Another core piece of psychological reasoning is, and becomes, the belief that the woman is a figure ready-made to use and abuse. The catcaller is more important than the catcalled. Perhaps this is because of the power dynamics in many cultures where men are seen as more powerful and more important; they feel they can do whatever they want towards a woman. In turn, it creates the belief that they are better than them. 

People who catcall do it repeatedly, especially when the legal, economic and social consequences for it are either non-existent, inconsistent or ineffective.

Street harassment is also a way to cross the boundaries of general public contact that dictates how strangers should interact with each other. It could be a way, therefore, for someone to do a taboo action with little to no consequence.  For example, it’s not socially acceptable for a man to slap or punch a woman. However, since verbal assaults are generally taken less seriously (as the wounds aren’t physical), verbal harassment against women is more acceptable or harder to directly confront with success. 

Is catcalling illegal?

In the U.S. there is no federal law against street harassment. 

Street harassment is instead covered state-by-state, or even city-by-city, and the execution of a possible charge is more theoretical than practical and definite. The laws may cover different forms of street harassment according to their language, and they mainly refer to acts where the perpetrator makes “obscene gestures”, “offensive language”, or “reasonably” stops someone from using the public transportation system freely. 

There are “disorderly conduct misdemeanors” in Atlanta, Georgia, where if the street harassment happens “in a violent and tumultuous (noisy and uproarious) way that places someone in reasonable fear for her or his safety”, happens when someone under 14 years old is present, or if it “naturally tend[s] to provoke violent resentment” from the victim, the harrassed can report the cat caller.

In California, street harassment can be covered by its definition of harassment, which is “unlawful violence, a credible threat of violence, or a knowing and willful course of conduct directed at a specific person that seriously alarms, annoys, or harasses the person, and that serves no legitimate purpose.” 

New York’s state law criminalizes harassment and aggravated harassment in the first degree when someone “intentionally and repeatedly harasses another person by following such person in or about a public place or places or by engaging in a course of conduct or by repeatedly committing acts which places such person in reasonable fear of physical injury”. It can also be charged in the second degree by law when a person has the “intent to harass, annoy or alarm another person”. Fines may be applied, as in Alabama, where a person making an obscene gesture at a specific person can be punished with a $500 fine or stay up to three months in jail. 

In 2018, France passed a law to include sexism in its criminal code, which directly addressed verbal sexual harassment, called the Loi Schippia after the former minister of gender equality, Marlene Schiappa. The law permits police officers to sanction perpetrators in the moment, rather than leaving the victims to face a long and laborious trial after the harassment. Perpetrators can be fined. The law was made in response to video footage of a woman being slapped in the face by a man she told to “shut up” after he cat called her with degrading noises and comments.

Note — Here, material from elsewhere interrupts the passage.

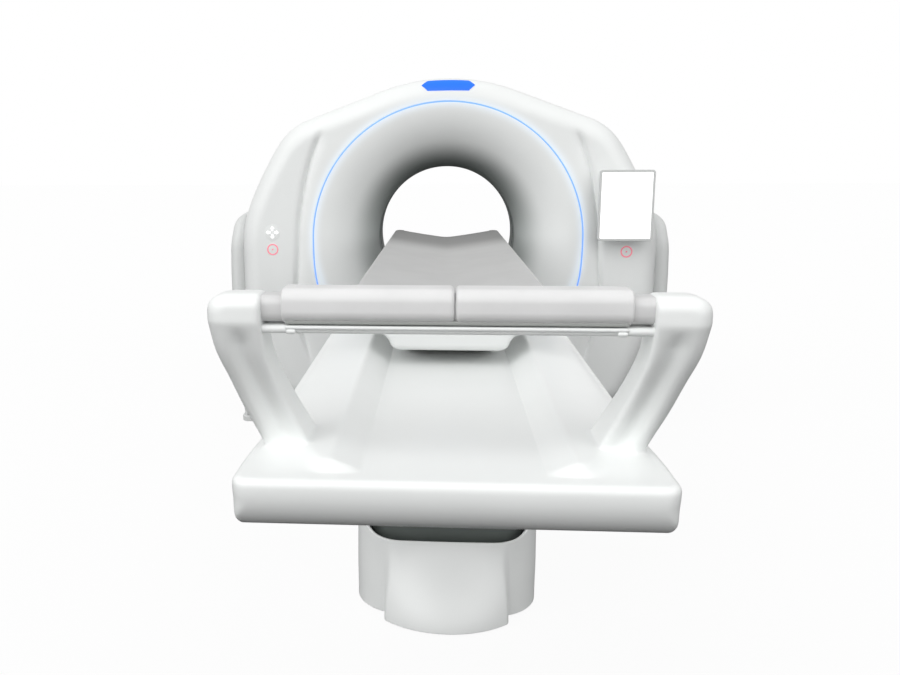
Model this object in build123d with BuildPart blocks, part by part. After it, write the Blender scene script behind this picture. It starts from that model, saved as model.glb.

Catcalling as a form of harassment isn’t always directly named as a form of sexual harassment or sexual violence in most U.S. laws. Instead, it can be referred back to under the general umbrella of harassment.


Standing up against catcalling 

“It’s extremely hard to respond to catcalling in the moment. Victims describe feeling powerless or frozen. However, taking creative methods to share what happened after the fact can help build community and encourage bystander intervention through public awareness. The Chalk Back community writes verbatim catcalls on public streets with chalk to signal to all passersby that street harassment is a problem that deserves attention. We can encourage widespread cultural change using the methods available to us.” says Sophie.


Without systematic, legal, and social acknowledgement or action to sanction cat calling, its victims are left with unattended wounds.